Dataset rows
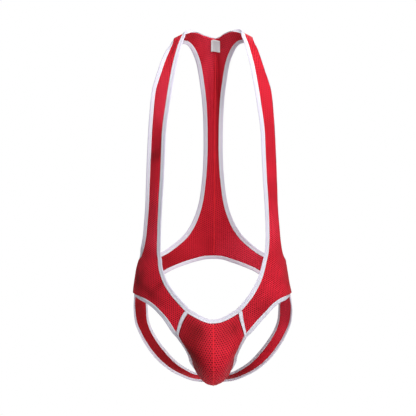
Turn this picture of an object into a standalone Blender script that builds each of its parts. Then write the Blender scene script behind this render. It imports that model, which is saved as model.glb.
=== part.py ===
"""Wrestling singlet: an open-front, open-seat mesh singlet held in its worn form.

Metres, +Z up. X is across the shoulders, -Y the front, +Y the back, and z = 0 is the top of the
shoulders, midway between the straps. Every panel lies on one general figure: `turn` is the angle
round the body and `drop` the height below the shoulders. Panels are open sheets with a Solidify
wall. Each edge has a bound tape, which starts one seam gap beyond the panel's edge.
"""
import math
from collections import namedtuple

import bmesh
import bpy
from mathutils import Vector

MM = 0.001

# Cloth and tape, in millimetres.
WALL = 1.5             # doubled mesh cloth
SEAM_GAP = 0.3         # clear space between neighbouring pieces
POUCH_SEAM_GAP = 1.8   # between mid-surfaces, as the pouch meets the front panel at an angle
POUCH_CENTRE_GAP = 0.8  # the same for the pouch halves, which meet in a shallow ridge
TAPE_WIDTH = 8.5       # folded binding, seen from its face
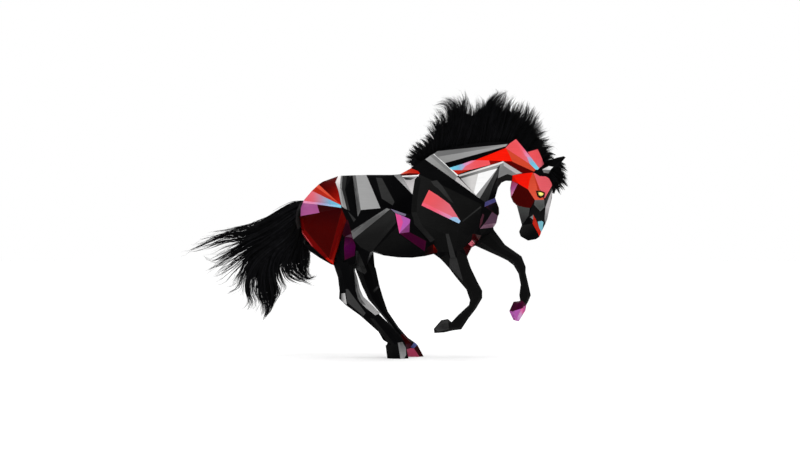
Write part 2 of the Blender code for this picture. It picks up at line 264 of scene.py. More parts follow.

— Requirements —
Print out every record again, exactly and in full.

— Response to this task —
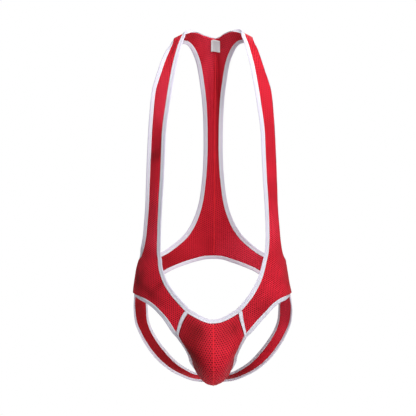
Turn this picture of an object into a standalone Blender script that builds each of its parts. Then write the Blender scene script behind this render. It imports that model, which is saved as model.glb.
=== part.py ===
"""Wrestling singlet: an open-front, open-seat mesh singlet held in its worn form.

Metres, +Z up. X is across the shoulders, -Y the front, +Y the back, and z = 0 is the top of the
shoulders, midway between the straps. Every panel lies on one general figure: `turn` is the angle
round the body and `drop` the height below the shoulders. Panels are open sheets with a Solidify
wall. Each edge has a bound tape, which starts one seam gap beyond the panel's edge.
"""
import math
from collections import namedtuple

import bmesh
import bpy
from mathutils import Vector

MM = 0.001

# Cloth and tape, in millimetres.
WALL = 1.5             # doubled mesh cloth
SEAM_GAP = 0.3         # clear space between neighbouring pieces
POUCH_SEAM_GAP = 1.8   # between mid-surfaces, as the pouch meets the front panel at an angle
POUCH_CENTRE_GAP = 0.8  # the same for the pouch halves, which meet in a shallow ridge
TAPE_WIDTH = 8.5       # folded binding, seen from its face
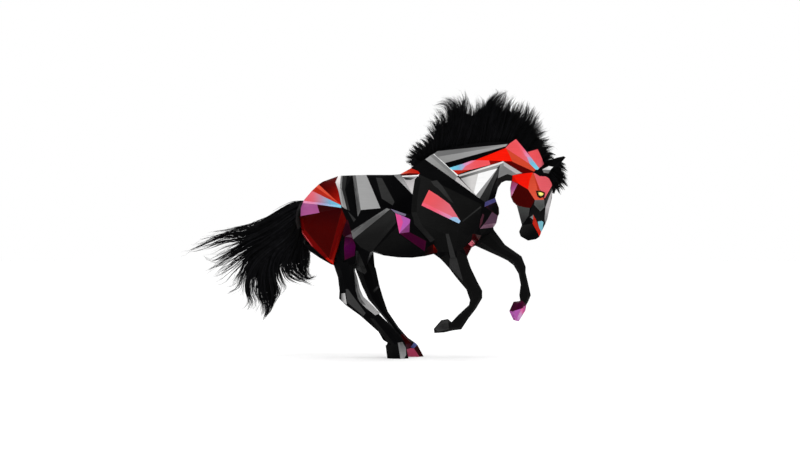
Write part 2 of the Blender code for this picture. It picks up at line 264 of scene.py. More parts follow.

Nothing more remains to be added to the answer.